Written task |
Reproduce only this span: the line containing "Reconstruct the object", the line containing "import Sketcher", and every line between them, all exactly as given.

(Scripts that build objects)
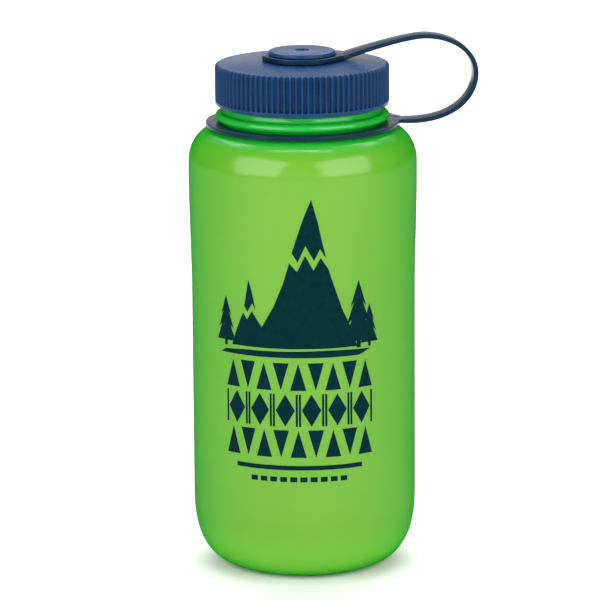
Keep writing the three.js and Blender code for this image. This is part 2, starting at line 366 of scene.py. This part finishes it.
def shade(nodes, links, socket, colour, share):
    """Blends the colour that drives a socket towards another one, by a share from 0 to 1."""
    blend = nodes.new("ShaderNodeMix")
    blend.data_type = "RGBA"
    plain, other = (s for s in blend.inputs if s.type == "RGBA")
    other.default_value = (*colour, 1)
    links.new(share, blend.inputs["Factor"])
    links.new(socket.links[0].from_socket, plain)
    links.new(next(s for s in blend.outputs if s.type == "RGBA"), socket)


def mixed(nodes, links, main, other, share):
    """A mix of two shaders with a fixed share of the other one."""
    node = nodes.new("ShaderNodeMixShader")
    node.inputs["Fac"].default_value = share
    links.new(main, node.inputs[1])
    links.new(other, node.inputs[2])
    return node.outputs["Shader"]


def green_plastic():
    """Dyed translucent polyethylene. The milky body lies under a clear green depth, which the coat's
    tint stands for: it deepens where the wall is seen at a slant. Light shines through, and the skin is
    glossy. Painted shade turns the neck and the top of the shoulder, under the cap and the neck ring, a
    deeper green, and painted light from the floor turns the foot a paler one."""
    material, nodes, links, shader = new_material("bottle_green")
    flow = noise(nodes, links, 35, 3, (1, 1, 0.4))
    vary(nodes, links, flow, shader.inputs["Base Color"],
         [(0.3, (0.315, 0.46, 0.034)), (0.7, (0.345, 0.49, 0.040))])
    # painted shade: the neck and the top of the shoulder turn a deeper green, for the shade under the cap
    # and the neck ring
    neck_painted_shade = between(nodes, links, SHOULDER_TOP - 6, SHOULDER_TOP)
    shade(nodes, links, shader.inputs["Base Color"], (0.035, 0.55, 0.105), neck_painted_shade)
    # painted light: the foot turns a paler green, for light that reaches it from the floor
    foot_painted_light = between(nodes, links, 24, 4)
    shade(nodes, links, shader.inputs["Base Color"], (0.50, 0.68, 0.055), foot_painted_light)
    ripple = bump(nodes, links, noise(nodes, links, 60, 2), 0.12, 0.0004)
    grain = bump(nodes, links, noise(nodes, links, 2500, 2), 0.08, 0.00005, ripple)
    links.new(grain, shader.inputs["Normal"])
    shader.inputs["Roughness"].default_value = 0.5
    shader.inputs["Specular IOR Level"].default_value = 0
    shader.inputs["Coat Weight"].default_value = 1
    shader.inputs["Coat Roughness"].default_value = 0.3
    shader.inputs["Coat IOR"].default_value = 1.01
    shader.inputs["Coat Tint"].default_value = (0.52, 0.87, 0.6, 1)
    glow = nodes.new("ShaderNodeBsdfTranslucent")
    glow.inputs["Color"].default_value = (0.005, 0.86, 0.16, 1)
    links.new(grain, glow.inputs["Normal"])
    gloss = nodes.new("ShaderNodeBsdfGlossy")
    gloss.inputs["Color"].default_value = (1, 1, 0.9, 1)
    links.new(grain, gloss.inputs["Normal"])
    scuffs = noise(nodes, links, 260, 6, (1, 1, 0.5))
    vary(nodes, links, scuffs, gloss.inputs["Roughness"], [(0.35, 0.16), (0.75, 0.23)])
    body = mixed(nodes, links, shader.outputs["BSDF"], glow.outputs["BSDF"], 0.42)
    surface = mixed(nodes, links, body, gloss.outputs["BSDF"], 0.036)
    links.new(surface, nodes["Material Output"].inputs["Surface"])
    return material


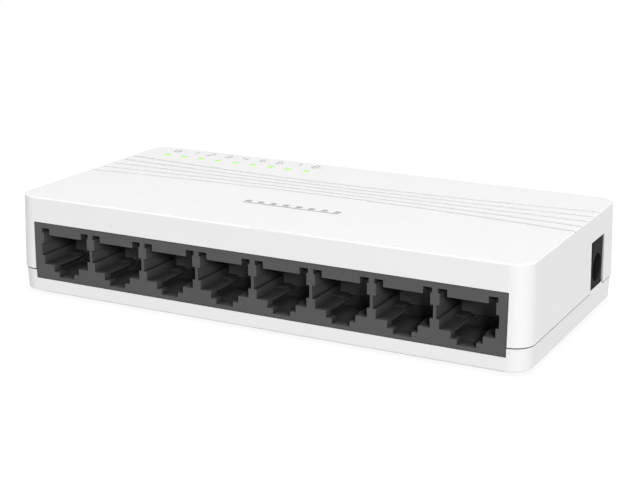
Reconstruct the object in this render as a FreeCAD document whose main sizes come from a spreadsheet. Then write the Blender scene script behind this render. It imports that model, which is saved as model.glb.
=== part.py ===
import FreeCAD, Part
import math
import os
import re
import Sketcher

# An eight-port desktop network switch in millimetres.  +Z is up and z = 0 is the underside of
# the rubber feet.  x = 0 and y = 0 are the middle of the case, the sockets face -Y and the power
# inlet faces +X.  The circuit board lies on top of the sockets, so the sockets hang from it.

# Heights named *_level, *_low, *_high and case_height are measured from a datum at foot_height
# above z = 0, and depths named *_depth from the case's front face.  The case's underside is
# underside_drop below the datum.
SIZES = {
    # case
    "case_width": 124.2,
    "case_depth": 60.4,
    "case_height": 22.0,
    "case_wall": 1.8,
    "case_draft": 1.2,
    "roof_thick": 2.0,
    "floor_thick": 1.8,
    "corner_radius": 4.5,
    "edge_radius": 0.3,
    "hem_radius": 0.35,
    "underside_drop": 0.3,
    "seam_level": 4.88,
    "seam_gap": 0.3,
    "cover_overhang": 0.15,
    "lip_thick": 0.9,
    "lip_level": 7.4,
    "lip_reach": 44.0,
    "snap_width": 9.0,
    "snap_depth": 0.4,
    "snap_level": 6.2,
    # window in the front wall
    "window_middle": 0.32,
    "window_width": 114.8,
    "window_low": 2.8,
    "window_high": 16.2,
    # window in the right wall
    "power_middle": 15.3,
    "power_width": 9.4,
    "power_high": 16.4,
    "tongue_level": 5.35,
    # grooves across the top
    "groove_middle": 7.6,
    "groove_pitch": 2.7,
    "groove_width": 1.0,
    "groove_deep": 0.5,
    "groove_sagitta": 1.75,
    # marks sunk in the top
    "mark_depth": 0.16,
    "ink_thick": 0.08,
    "mark_stroke": 0.32,
    "digit_width": 1.5,
    "digit_height": 2.4,
    "digit_y": 25.2,
    "emblem_x": -0.4,
    "emblem_y": -11.1,
    "emblem_pitch": 3.2,
    "emblem_square": 1.4,
    # vents in the floor
    "vent_first_x": -39.2,
    "vent_pitch": 4.05,
    "vent_width": 1.5,
    "vent_front_y": -4.0,
    "vent_length": 20.0,
    # feet
    "foot_height": 1.0,
    "foot_radius": 4.0,
    "foot_sunk": 0.5,
    "foot_edge": 0.3,
    "foot_x": 52.0,
    "foot_y": 22.0,
    # circuit board and its posts
    "board_level": 16.4,
    "board_thick": 1.6,
    "board_width": 118.0,
    "board_front_depth": 2.6,
    "board_back_depth": 57.4,
    "board_corner": 1.5,
    "post_radius": 2.3,
    "post_x": 54.0,
    "post_front_y": -3.7,
    "post_back_y": 25.0,
    "screw_radius": 1.0,
    "screw_length": 6.0,
    "screw_head_radius": 1.8,
    "screw_head_height": 1.2,
    # sockets
    "port_pitch": 13.97,
    "port_recess": 0.3,
    "housing_width": 114.5,
    "housing_level": 2.9,
    "shoulder_level": 16.1,
    "shoulder_depth": 2.3,
    "housing_back_depth": 21.6,
    "cavity_back_depth": 12.2,
    "plug_half": 6.0,
    "plug_floor": 6.35,
    "plug_roof": 13.42,
    "side_half": 6.68,
    "side_low": 8.42,
    "side_high": 11.33,
    "notch_inner": 4.37,
    "notch_outer": 6.37,
    "notch_low": 13.88,
    "notch_high": 14.92,
    "step_half": 3.42,
    "step_level": 4.81,
    "step_depth": 2.7,
    "latch_half": 2.08,
    "latch_level": 3.67,
    "latch_depth": 3.5,
    "channel_half": 3.1,
    "channel_level": 3.97,
    "undercut_half": 5.3,
    "undercut_level": 5.9,
    "stop_inner": 3.66,
    "stop_depth": 9.4,
    "stop_height": 0.5,
    "stop_root": 0.3,
    "peg_radius": 0.9,
    "peg_depth": 10.0,
    # contacts
    "contact_pitch": 1.02,
    "contact_thick": 0.35,
    "contact_top": 15.55,
    "contact_front_depth": 2.9,
    "contact_split": 14.7,
    "contact_gap": 0.06,
    "blade_start": 14.2,
    "blade_slope": 0.41,
    "blade_end_depth": 11.35,
    "tail_near_depth": 14.6,
    "tail_far_depth": 17.14,
    "tail_out": 0.8,
    "tail_hole_radius": 0.35,
    "slot_half": 4.3,
    "slot_level": 15.8,
    "slot_depth": 2.3,
    # indicator lights
    "light_pitch": 5.03,
    "light_first_x": -53.9,
    "light_y": 21.4,
    "light_width": 1.3,
    "light_length": 1.8,
    "pipe_low": 18.95,
    "pipe_depth": 2.6,
    "pipe_end": 1.5,
    "carrier_width": 1.25,
    "carrier_length": 2.0,
    "carrier_thick": 0.3,
    "lens_width": 1.2,
    "lens_length": 1.3,
    "lens_thick": 0.5,
    "lens_draft": 8.0,
    # power inlet
    "jack_width": 9.2,
    "jack_face_width": 7.4,
    "jack_level": 5.45,
    "jack_face_x": 61.85,
    "jack_length": 14.4,
    "jack_band": 0.25,
    "bore_level": 9.8,
    "bore_radius": 3.15,
    "bore_end_x": 51.0,
    "pin_radius": 1.05,
    "pin_root_radius": 1.3,
    "pin_tip_x": 59.2,
    "pin_nose": 0.4,
    "tab_thick": 0.6,
    "leaf_half": 1.5,
    "leaf_slot_deep": 1.5,
    "leaf_thick": 0.3,
    "leaf_x": 49.2,
    "leaf_level": 14.5,
    "leaf_drop": 2.0,
    "leaf_low_x": 57.4,
    "leaf_tip_x": 59.4,
    "leaf_gap": 0.1,
    # ribs under the sockets
    "rib_inset": 2.0,
    "rib_thick": 1.0,
    "rib_first": 5.0,
    "rib_second": 13.5,
    "rib_third": 19.0,
    # slots in the screw heads
    "screw_spare": 0.5,
    "slot_length": 2.0,
    "slot_width": 0.4,
    "slot_deep": 0.6,
    # board parts
    "chip_chamfer": 0.2,
    "can_base": 0.6,
    "can_lip": 0.3,
    "can_edge": 0.5,
    "can_neck": 0.25,
    "inductor_side": 6.0,
    "crystal_length": 10.4,
    "crystal_width": 4.0,
    "crystal_height": 3.0,
    "flange_edge": 0.4,
    "flange_thick": 0.5,
    # general clearances
    "clearance": 0.1,
    "fit_gap": 0.03,
}
PORTS = 8
LIGHTS = PORTS + 1
CONTACTS = 8
VENTS = 20

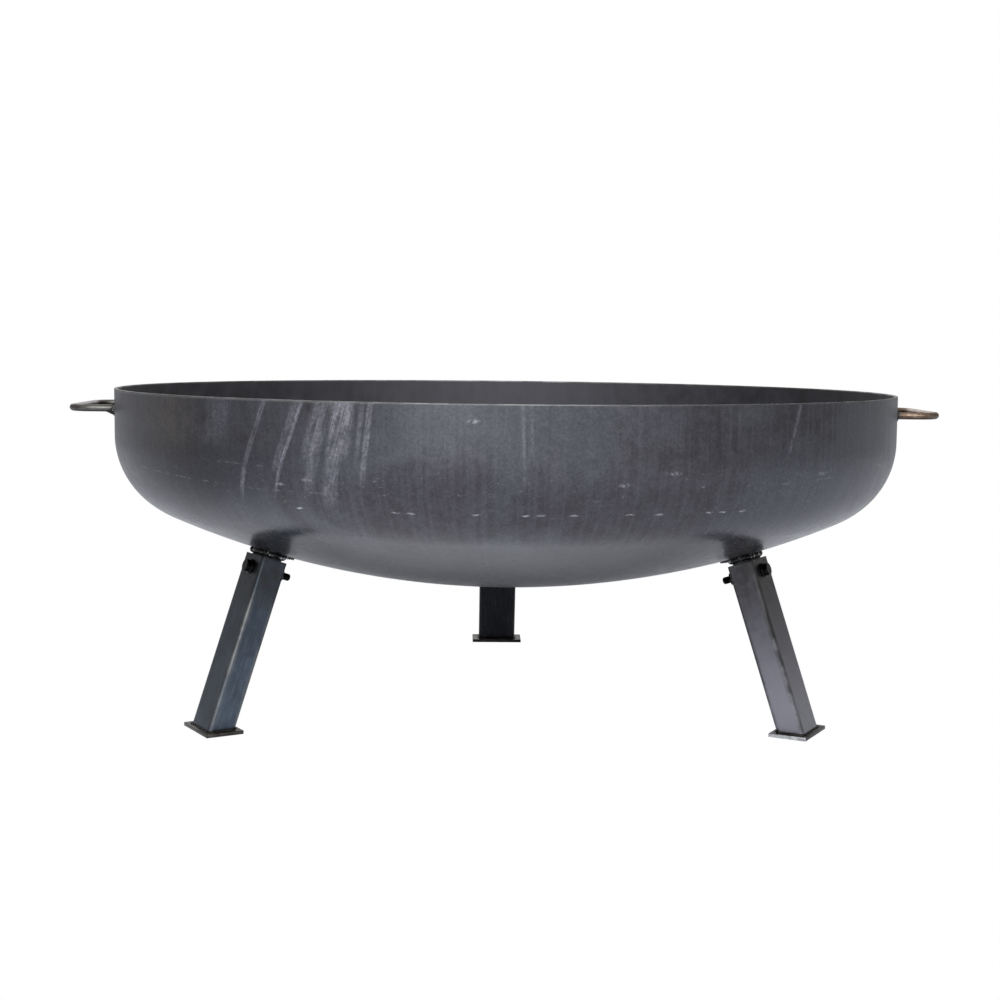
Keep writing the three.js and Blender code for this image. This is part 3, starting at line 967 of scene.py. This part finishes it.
def hex_rings(bottom, height, chamfer_low):
    """Rings of a hexagon about X, its corners turned down to a cone at the top and perhaps the bottom."""
    sides = 72
    inside = ACROSS_FLATS / 2
    face = inside * 0.95
    slope = math.tan(math.radians(30))

    def flat_ring(x):
        return ring_about_x(x, lambda angle: face, sides)

    def hexagon_ring(x, inwards):
        """inwards is 1 or -1 where the corners are turned down from this end, and 0 where they aren't."""
        ring = []
        for k in range(sides):
            angle = TAU * k / sides
            reach = hexagon(angle) * inside
            level = x + inwards * (reach - face) * slope
            ring.append((level, reach * math.cos(angle), reach * math.sin(angle)))
        return ring

    top = bottom + height
    rings = [hexagon_ring(bottom, 1 if chamfer_low else 0), hexagon_ring(top, -1), flat_ring(top)]
    return [flat_ring(bottom), *rings] if chamfer_low else rings


def thread_radius(angle, x):
    """A shank's radius where a right-hand thread runs over it, seen from the tip."""
    turn = (x / THREAD_PITCH - angle / TAU) % 1.0
    tooth = abs(turn - 0.5) * 2
    root_share = 0.12
    flank_share = 0.76
    flat = min(1.0, max(0.0, (tooth - root_share) / flank_share))
    return SHANK / 2 - THREAD_DEPTH * (1 - flat)


def make_bolt(place):
    tip = HEAD_FACE - BOLT_LENGTH
    thread_end = tip + THREAD_LENGTH
    chamfer = 1.0 * MM
    sides = 36
    stations_per_turn = 8
    steps = round(THREAD_LENGTH / THREAD_PITCH * stations_per_turn)
    stations = [tip + (thread_end - tip) * i / steps for i in range(steps + 1)]

    def shank_radius(angle, x):
        if x >= thread_end:
            return SHANK / 2
        run_in = SHANK / 2 - max(0.0, chamfer - (x - tip))
        return min(run_in, thread_radius(angle, x))

    stations += [thread_end + 0.8 * MM, HEAD_FACE - 0.4 * MM, HEAD_FACE + MM]
    rings = [ring_about_x(x, lambda angle: shank_radius(angle, x), sides) for x in stations]
    shank = loft(rings, caps=True)
    head = loft(hex_rings(HEAD_FACE, HEAD_HEIGHT, False), caps=True)
    mesh = bpy.data.meshes.new("head")
    head.to_mesh(mesh)
    head.free()
    shank.from_mesh(mesh)
    bpy.data.meshes.remove(mesh)
    piece = to_object(f"bolt_{place}", shank, [BLACK_OXIDE], sharp=25)
    piece.matrix_world = bolt_matrix(place)
    add_piece(piece, f"bolt_{place}", "black_oxide", f"leg_bolt_{place}")


def revolved(profile, sides):
    """Rings about X from a profile of (x, radius)."""
    return [ring_about_x(x, lambda angle: radius, sides) for x, radius in profile]


def make_washers_and_nut(place):
    matrix = bolt_matrix(place)
    bore = CLEAR_BORE / 2
    outer = WASHER_OUTER / 2
    ease = 0.2 * MM
    for name, node, body, start in (
        (f"washer_outside_{place}", f"head_washer_{place}", f"washer_{place}", WASHER_FACE),
        (f"washer_inside_{place}", f"nut_washer_{place}", "root", -WASHER_FACE - WASHER_THICKNESS),
    ):
        end = start + WASHER_THICKNESS
        profile = [
            (start, bore + ease),
            (start, outer - ease),
            (start + ease, outer),
            (end - ease, outer),
            (end, outer - ease),
            (end, bore + ease),
            (end - ease, bore),
            (start + ease, bore),
        ]
        rings = revolved(profile, 48)
        washer = to_object(name, loft(rings, closed=True), [BLACK_OXIDE], sharp=50)
        washer.matrix_world = matrix
        add_piece(washer, body, "black_oxide", node)

    bottom = -HEAD_FACE - NUT_HEIGHT
    countersink = 0.5 * MM
    bore_profile = [
        (bottom + NUT_HEIGHT, bore + countersink),
        (bottom + NUT_HEIGHT - countersink, bore),
        (bottom + countersink, bore),
        (bottom, bore + countersink),
    ]
    rings = hex_rings(bottom, NUT_HEIGHT, True)
    rings += revolved(bore_profile, len(rings[0]))
    nut = to_object(f"nut_{place}", loft(rings, closed=True), [BLACK_OXIDE], sharp=20)
    nut.matrix_world = matrix
    add_piece(nut, "root", "black_oxide", f"leg_nut_{place}")


# ---------------------------------------------------------------- grate

def bar_piece(name, node, start, end, upright):
    """A straight bar between two points, with its sheared ends eased."""
    ease = 0.7 * MM
    length = (end - start).length
    steps = 12
    between = [i / steps for i in range(1, steps)]
    shares = [0, ease / length, *between, 1 - ease / length, 1]
    path = [start.lerp(end, share) for share in shares]
    radii = [GRATE_BAR / 2 - (ease if share in (0, 1) else 0.0) for share in shares]
    piece = to_object(name, sweep(path, radii, GRATE_SIDES, upright), [GRATE_STEEL])
    add_piece(piece, "grate", "grate_steel", node)


def make_grate():
    low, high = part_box("grate_ring")
    height = (low.z + high.z) / 2
    ring_radius = high.x - GRATE_BAR / 2
    points = 180
    turns = [TAU * k / points for k in range(points)]
    ring = [Vector((ring_radius * math.cos(t), ring_radius * math.sin(t), height)) for t in turns]
    hoop = sweep(ring, [GRATE_BAR / 2] * points, GRATE_SIDES, UP, closed=True)
    add_piece(to_object("grate_hoop", hoop, [GRATE_STEEL]), "grate", "grate_steel", "grate_ring")

    tacks = []
    across = Vector((1, 0, 0))
    for node in sorted(n for n in frame["nodes"] if n.startswith("grate_bar_")):
        low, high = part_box(node)
        middle = (low + high) / 2
        start = Vector((middle.x, low.y, middle.z))
        end = Vector((middle.x, high.y, middle.z))
        bar_piece(node.replace("grate_bar", "grate_rod"), node, start, end, across)
        reach = math.sqrt(ring_radius**2 - middle.x**2)
        tacks += [Vector((middle.x, side * reach, (middle.z + height) / 2)) for side in (-1, 1)]
    for side in ("front", "back"):
        low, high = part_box(f"grate_cross_bar_{side}")
        middle = (low + high) / 2
        start = Vector((low.x, middle.y, middle.z))
        end = Vector((high.x, middle.y, middle.z))
        bar_piece(f"grate_cross_rod_{side}", f"grate_cross_bar_{side}", start, end, Vector((0, 1, 0)))
        tacks += [start, end]
    for i in (1, 2, 3):
        low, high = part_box(f"grate_foot_{i}")
        middle = (low + high) / 2
        start = Vector((middle.x, middle.y, low.z))
        end = Vector((middle.x, middle.y, high.z))
        bar_piece(f"grate_peg_{i}", f"grate_foot_{i}", start, end, across)
        tacks.append(end)
    make_tacks(tacks)


def make_tacks(places):
    """The small lumps of weld that hold the grate's bars together."""
    bm = bmesh.new()
    for place in places:
        made = bmesh.ops.create_icosphere(bm, subdivisions=3, radius=1.0)
        for vert in made["verts"]:
            lumps = 0.28 * noise.noise(vert.co * 1.7 + place * 90)
            bump = 1 + lumps + 0.1 * noise.noise(vert.co * 5 + place * 70)
            vert.co = place + Vector(a * b for a, b in zip(vert.co * bump, TACK_SIZE))
    add_piece(to_object("grate_tacks", bm, [WELD], sharp=180), "grate", "grate_steel")


# ---------------------------------------------------------------- assembly

set_up_camera()
set_up_floor()
set_up_light()

WELD = plain_steel("weld_metal", grey(0.010), grey(0.045, (1.0, 0.97, 0.92)), 160.0, (0.32, 0.55), 0.25, 0.5)
FOOT_WELD = plain_steel(
    "foot_weld_metal", grey(0.010, WARM_SCALE), grey(0.035, WARM_SCALE), 160.0, (0.4, 0.6), 0.2
)
STUB_STEEL = plain_steel("stub_steel", grey(0.035, (0.95, 1.05, 1.0)), grey(0.08, (0.95, 1.05, 1.0)))
PLATE_STEEL = plain_steel("plate_steel", grey(0.02, WARM_SCALE), grey(0.06, WARM_SCALE))
SAWN_STEEL = plain_steel("sawn_steel", grey(0.3), grey(0.6), 140.0, (0.3, 0.45))
BLACK_OXIDE = plain_steel("black_oxide", grey(0.010), grey(0.024), 220.0, (0.28, 0.42), 0.03)
GRATE_STEEL = plain_steel("grate_steel", grey(0.06, BLUE_SCALE), grey(0.12), 60.0, (0.4, 0.55), 0.15)
# The back leg's colours are darker than the other legs' as painted shade.
LEG_STEELS = {
    "back": leg_steel("back", 3.1, grey(0.03, BLUE_SCALE), grey(0.053, BLUE_SCALE), grey(0.045), 0.1),
    # The left leg's pale edge tone is a painted highlight along with wear; the right leg's dark one is a
    # painted shade line.
    "left": leg_steel("left", 0.0, grey(0.05, LEFT_TINT), grey(0.085, LEFT_TINT), grey(0.14), 0.0),
    "right": leg_steel("right", 7.7, grey(0.072, SCALE_TINT), grey(0.11, SCALE_TINT), grey(0.035), 0.8),
}

make_bowl()
make_handle("right", 0.0, handle_steel("right", (0.12, 0.082, 0.058), (0.215, 0.157, 0.119)))
make_handle("left", math.pi, handle_steel("left", (0.082, 0.066, 0.065), (0.116, 0.116, 0.105)))
for place in PLACES:
    make_leg(place, LEG_STEELS[place])
    make_foot_plate(place)
    make_bolt(place)
    make_washers_and_nut(place)
make_grate()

The reply |
Reconstruct the object in this render as a FreeCAD document whose main sizes come from a spreadsheet. Then write the Blender scene script behind this render. It imports that model, which is saved as model.glb.
=== part.py ===
import FreeCAD, Part
import math
import os
import re
import Sketcher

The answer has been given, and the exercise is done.